Levitt, Peggy, Jocelyn Viterna, Armin Mueller, and Charlotte Lloyd. 2016. “Transnational Social Protection: Setting the Agenda.” Oxford Development Studies. 10.1080/13600818.2016.1239702.
Development and the Third Sector
Work in progress in collaboration with Jocelyn Viterna & Killian Clark.
Too often, the development literature portrays aid recipients as passive players, either targeted or ignored by the actions of humanitarian agencies. In contrast, Viterna argues that potential aid recipients are active agents in their own communities’ development. Analyzing how communities pursue their own development advances the field in several new directions. It increases the number and kind of aid actors within our academic line of sight. It improves our understanding of why some communities are more successful at tapping into humanitarian aid flows than others. It better measures the impacts of aid on anticipated outcomes, like educational attainment or household income.
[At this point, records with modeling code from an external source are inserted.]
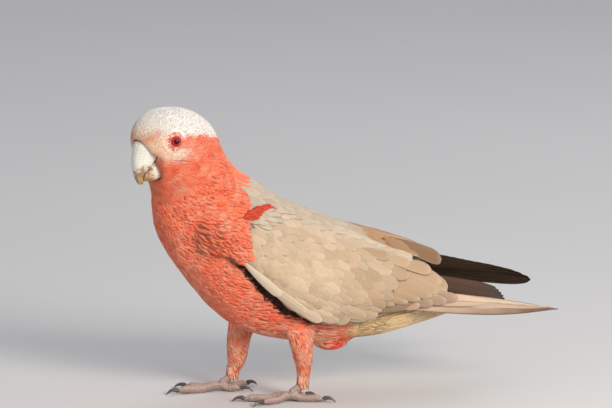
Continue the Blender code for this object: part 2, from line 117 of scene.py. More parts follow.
def ramp(value, low, high):
    """0 below low, 1 above high, and smooth between."""
    t = np.clip((np.asarray(value, float) - low) / (high - low), 0, 1)
    return t * t * (3 - 2 * t)


def bell(value, centre, width):
    """1 at the centre, and fading smoothly to 0 on both sides."""
    return np.exp(-(((np.asarray(value, float) - centre) / width) ** 2))


def wave_noise(places, size, seed):
    """Smooth noise from -1 to 1: sine waves of one size in many directions."""
    draw = np.random.default_rng(seed)
    total = np.zeros(len(places))
    for _ in range(14):
        way = draw.normal(size=3)
        way *= draw.uniform(0.7, 1.5) / np.linalg.norm(way) * math.tau / (size * MM)
        total += np.sin(places @ way + draw.uniform(0, math.tau))
    return np.clip(total / 4.6, -1, 1)


# ---------------------------------------------------------------- markings

WHITE = (0.90, 0.81, 0.755)
PEACH = (0.92, 0.58, 0.37)
CORAL = (0.90, 0.155, 0.070)
CORAL_PALE = (0.90, 0.30, 0.19)
CORAL_DEEP = (0.66, 0.045, 0.022)
MANTLE = (0.44, 0.37, 0.30)
MANTLE_WARM = (0.56, 0.47, 0.38)
WING_PALE = (0.52, 0.39, 0.262)
WING_SHADE = (0.36, 0.245, 0.15)
# Painted warm shade, used on the far (right) side only: its wing, back and tertials.
FAR_WING_SHADE_BROWN = (0.46, 0.28, 0.14)
FAR_BACK_SHADE_BROWN = (0.37, 0.21, 0.11)
FAR_TERTIAL_WARM_SHADE = (0.86, 0.45, 0.20)
FAR_TERTIAL_SHADE_BROWN = (0.56, 0.38, 0.22)
HAND_BROWN = (0.42, 0.29, 0.21)
VENT_TAN = (0.86, 0.58, 0.29)
RUMP = (0.50, 0.44, 0.38)
TAIL_DARK = (0.052, 0.025, 0.013)
TAIL_END = (0.045, 0.042, 0.042)
# The left primaries' own pale colour with painted sunlight on it.
PRIMARY_PALE_SUNLIT = (0.62, 0.45, 0.32)
PRIMARY_END = (0.20, 0.13, 0.095)
# Painted shade: the far wing's dark primaries and inner feathers, darkened further.
FAR_PRIMARY_DARK_SHADE = (0.020, 0.010, 0.005)
# Painted shadow for the hollow under the wing's lower front edge.
PAINTED_HOLLOW_SHADE = (0.022, 0.011, 0.009)
TAIL_BROWN = (0.10, 0.047, 0.022)
VENT_DEEP = (0.74, 0.50, 0.27)
THIGH_PALE = (0.86, 0.47, 0.32)
BILL_EDGE_RED = (0.72, 0.16, 0.09)
COVERT_WARM = (0.60, 0.50, 0.38)
EDGE_PALE = (0.66, 0.55, 0.42)
PRIMARY_BROWN = (0.48, 0.31, 0.20)
PRIMARY_END_PALE = (0.72, 0.56, 0.42)
# Painted shade on the far wing's primaries.
FAR_PRIMARY_SHADE_BROWN = (0.072, 0.036, 0.018)
FRINGE_PALE = (0.86, 0.52, 0.38)


# The folded wing's outline from the side: back, then up of its lower and of its upper edge.
WING_EDGE = np.array(
    (
        (-51, 117, 133),
        (-38, 105, 147),
        (-14, 80, 145),
        (12, 65, 135),
        (42, 66, 122),
        (70, 67, 110.5),
        (94, 70, 102),
        (111, 79, 88.5),
    ),
    float,
)


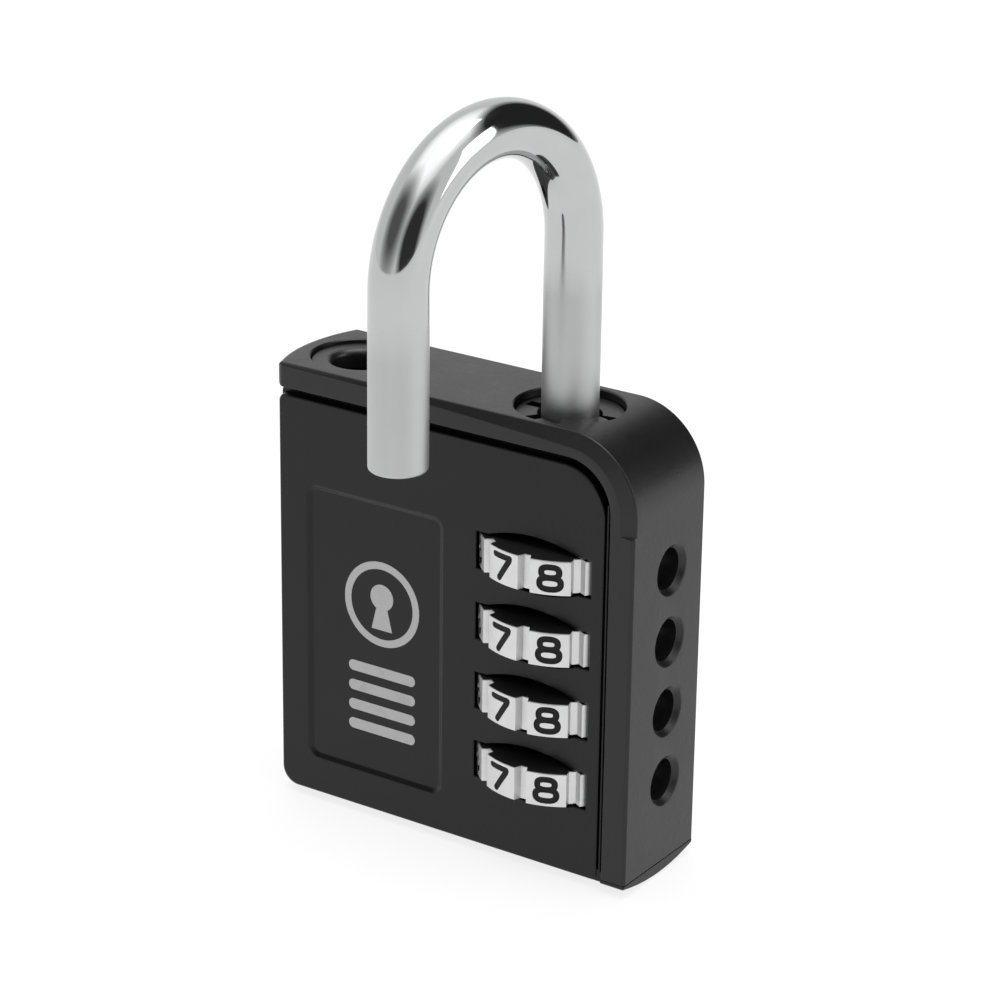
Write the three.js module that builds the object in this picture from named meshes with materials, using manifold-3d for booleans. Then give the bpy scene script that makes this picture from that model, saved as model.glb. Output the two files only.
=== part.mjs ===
// A four-dial combination padlock, open: the shackle is raised and swung to the front.
// Millimetres, +Z up, the front panel facing -Y. The pieces are drawn from the lower left front
// corner of the case, and the finished group is moved so that its origin is the crown of the bow,
// where the lock hangs.

import * as THREE from 'three';
import { mergeVertices } from 'three/addons/utils/BufferGeometryUtils.js';
import Module from 'manifold-3d';

const wasm = await Module();
wasm.setup();

// The case
const caseWidth = 45;
const caseDepth = 14;
const caseHeight = 49.5;
const cornerRadius = 8.2;
const footRadius = 2;
const sideBulge = 1.45;
const bottomBulge = 0.95;
const rimChamfer = 0.35;
const topRim = 2.75;
const sideRim = 2.9;
const rimFoot = 0.55;
const gap = 0.3;

// The two covers, the same from either side
const panelRecess = 0.45;
const panelBack = 1.95;
const topGroove = 0.95;
const sideGroove = 0.85;
const grooveDepth = 1.15;
const wallInside = 1.2;
const windowWidth = 14.2;
const windowHeight = 4.15;
const scoopWidth = 10.9;
const scoopRise = 1;
const labelRecess = { left: 4.1, right: 21.4, bottom: 4.5, top: 36, radius: 1.8, depth: 0.3 };

// The frame's web between the covers
const webFront = panelBack + gap;
const webBack = caseDepth - webFront;
const webSide = wallInside + gap;
const portDepth = 7.7;
const portRadius = 2.25;
const portMouth = 2.85;
const portChamfer = 0.65;

// The dials and their clutch sleeves, on the axis of the long leg
const axisX = 32.6;
const axisY = caseDepth / 2;
const topDial = 33.8;
const dialPitch = 8;
const dialRadius = 9.2;
const dialHeight = 3.8;
const digitCount = 10;
const landAngle = 27;
const valleyFloorAngle = 5;
const valleyDepth = 0.8;
const eightAngle = 22;
const dialBore = 4.95;
const notchRadius = 5.75;
const notchWidth = 1.3;
const pocketRadius = 9.6;
const pocketHeight = 4.4;
const sleeveRadius = 4.6;
const sleeveInside = 4.05;
const sleeveHeight = 7.7;
const toothTip = 5.4;
const toothWidth = 0.7;
const toothHeight = 3;
const flangeInside = 3.3;
const flangeHeight = 1.5;
const sleeveBore = 5.7;
const sleeveSlotWidth = 2.2;
const upperBore = 4.4;

// The shackle
const barRadius = 3;
const barSides = 24;
const legSpacing = 26.7;
const bendHeight = 67.8;
const tipHeight = 49.85;
const legEnd = 10;
const swingAngle = 84.2;
const finAngle = swingAngle + 30;
const finRadius = 3.75;
const finWidth = 1.6;
const finHeight = 1.5;
const finRise = 3;
const legEndChamfer = 0.4;
const tipChamfer = 0.6;
const clipGroove = { bottom: 45.1, top: 46.5, radius: 2.4 };
const clipSlot = [38.6, 46.2];
const clipMouth = 4;

// The lift spring, in the bore of the long leg, with its seat and its cap
const springBore = 2.1;
const springBoreTop = 24;
const seatTop = 2.6;
const sleeveSupport = 5.75;
const guidePin = { radius: 0.9, top: 9 };
const springWire = 0.2;
const springRadius = 1.6;
const springTurns = 11;
const springFoot = seatTop + gap + springWire;
const springHead = 22.5;
const capStem = { radius: 1.1, length: 1, chamfer: 0.3 };
const capRadius = 1.8;

// The guide bushings in the top face
const heelSeat = 5.85;
const toeSeat = 5.4;
const toePocket = { floor: 42.5, radius: 3.4 };
const bushingTop = 48.6;
const toeBushingTop = 49.05;
const bushingBottom = 46.9;
const bushingBore = 3.35;
const bushingNotch = { reach: 5.1, width: 1.3, angles: [180, 10, 236] };
const keyTab = { from: -68, to: -15, inside: 4.5 };

// The detent comb and the fasteners
const detentX = 19.8;
const detentThickness = 0.4;
const detentTip = axisX - dialRadius - gap;
const detentHalfWidth = 2;
const detentStrip = [5.4, 37.4];
const detentRecess = [5, 38];
const pinRadius = 1;
const pinHoleFloor = 0.9;
const pinPlaces = [[8, 7], [8, 36], [20, 43]];
const rivetRadius = 0.5;
const rivetHead = { radius: 1.1, height: 0.5 };
const rivetLength = 1.7;

const bendRadius = legSpacing / 2;
const toeX = axisX - legSpacing;
const dialHeights = Array.from({ length: 4 }, (_, i) => topDial - i * dialPitch);
const rivetHeights = [topDial - dialPitch * 0.6, topDial - dialPitch * 2.6];
const radians = THREE.MathUtils.degToRad;
const legAngle = radians(180 + swingAngle);
const acrossBow = new THREE.Vector3(Math.cos(legAngle), Math.sin(legAngle), 0);

function finish(color, roughness, metalness) {
  return new THREE.MeshStandardMaterial({ color, roughness, metalness });
}

const blackCoat = finish(0x1c1c1e, 0.55, 0);
const blackGloss = finish(0x0c0c0d, 0.3, 0);
const chrome = finish(0xd8d8da, 0.12, 1);
const brightDial = finish(0xc9c9cc, 0.3, 1);
const darkSteel = finish(0x2b2b2e, 0.45, 0.6);
const springSteel = finish(0x8d8d92, 0.35, 1);
const brass = finish(0xb08d4a, 0.4, 1);

// A closed geometry as a solid that can be joined and cut.
function solid(geometry) {
  const plain = geometry.clone();
  plain.deleteAttribute('normal');
  plain.deleteAttribute('uv');
  const merged = mergeVertices(plain, 1e-5);
  return new wasm.Manifold(new wasm.Mesh({
    numProp: 3,
    vertProperties: new Float32Array(merged.attributes.position.array),
    triVerts: new Uint32Array(merged.index.array),
  }));
}

const join = (...bodies) => bodies.reduce((sum, body) => sum.add(body));
const cut = (body, ...tools) => tools.reduce((rest, tool) => rest.subtract(tool), body);

// A finished solid as a named mesh.
function piece(name, body, material) {
  const { vertProperties, triVerts } = body.getMesh();
  const geometry = new THREE.BufferGeometry();
  geometry.setAttribute('position', new THREE.BufferAttribute(vertProperties, 3));
  geometry.setIndex(new THREE.BufferAttribute(triVerts, 1));
  geometry.computeVertexNormals();
  const mesh = new THREE.Mesh(geometry, material);
  mesh.name = name;
  return mesh;
}

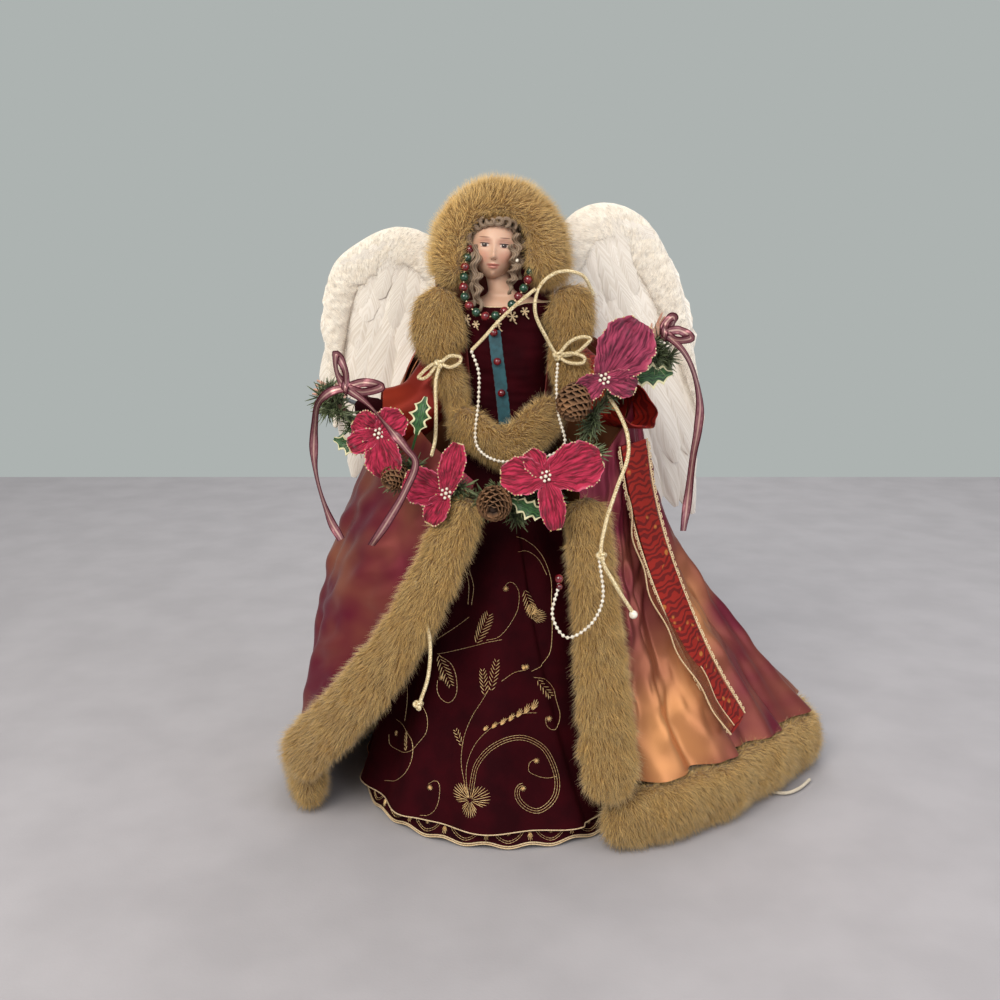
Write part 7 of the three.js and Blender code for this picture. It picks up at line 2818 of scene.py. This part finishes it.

And it brings to light a number of critical yet typically unanticipated outcomes of development projects, like stark fluctuations in local-level inequalities, transformations in local-level collective mobilization processes, changing migration flows, or the restructuring of local-level cultural relationships. With support from Harvard’s Weatherhead Center for International Affairs, Viterna and her colleagues are collecting data on this project in Turkey, Lebanon, El Salvador, Nicaragua, Mexico, and India.